In 2012, the company bought Kiva Systems, the maker of a 320-pound robot that moves shelving units to workers when they need to retrieve items for an order. The robot scans a grid on the floor that contains hundreds of bar codes, which tell it where it is in relation to other bots, and where the product it needs to pick up is located.

Two years ago, Amazon had 15,000 of the Kiva bots in its U.S. facilities. Today, it has more than 45,000, according to a company spokeswoman.

Amazon has also put hulking robot arms in its facilities, which lift up 3,000-pound pallets, loaded with merchandise, 24 feet onto a robotic driving unit, which moves the products to workers to either store or send out.

The influx of bots has started to affect hiring. Amazon has begun making room for more highly trained and well-paid technicians to ensure that the machines are charged and connected to the network that controls them, and to fix any mechanical problems.

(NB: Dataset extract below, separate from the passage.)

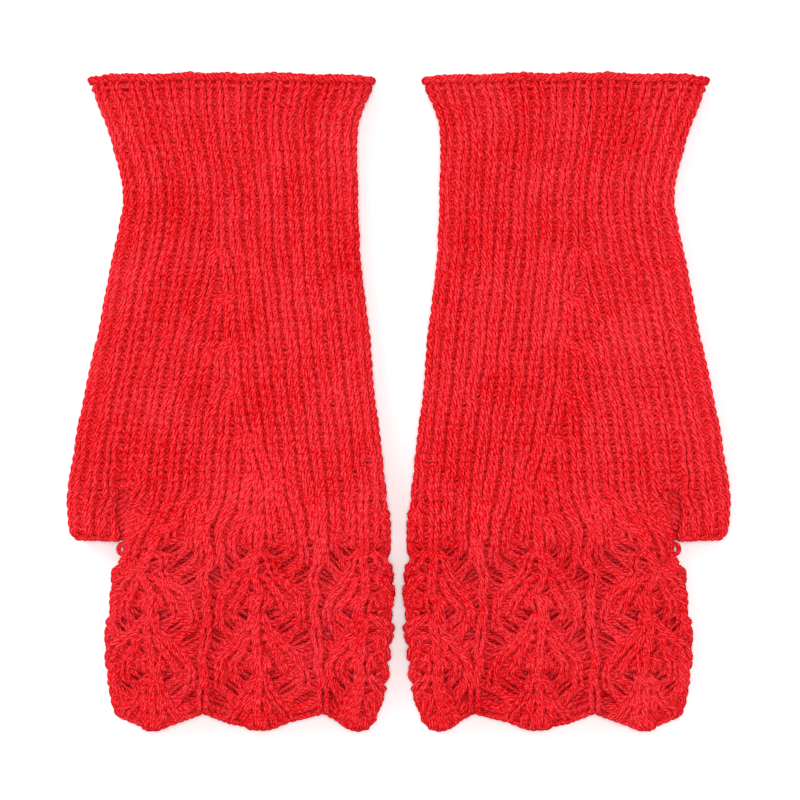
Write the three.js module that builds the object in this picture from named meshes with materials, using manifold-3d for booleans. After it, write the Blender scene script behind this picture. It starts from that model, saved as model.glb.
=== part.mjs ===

Somewhat paradoxically, though, Amazon's obsession with speedier delivery sustains its appetite for people who can do rote work.

So, for now, Amazon is still hugely reliant on people such as Carlos Madrid, whose hand-eye coordination is indispensable. In a San Bernardino fulfillment center on Cyber Monday, Madrid stuffed a Tommy Hilfiger watch, then breast-pump accessories, then cleaning supplies into boxes, sealing them with tape and sending them to customers.

"It's absolutely insane; it's like Santa's workshop," he said.

For the moment, that is about the extent of machine involvement at this facility, which employs 2,500 people and was Amazon's first California warehouse when it opened in 2012.

Even the newer facilities that use more robots vary in terms of how many people they employ. One that opened in San Bernardino this year has about 1,000 workers; a fulfillment center in Tracy has 3,500.

That may change, experts say, as robots get smarter and infiltrate new corners of storage and shipping.

"There are a lot of people doing traditional warehouse work, but that will change," says John Husing, chief economist for the Inland Empire Economic Partnership. "Everything is being automated."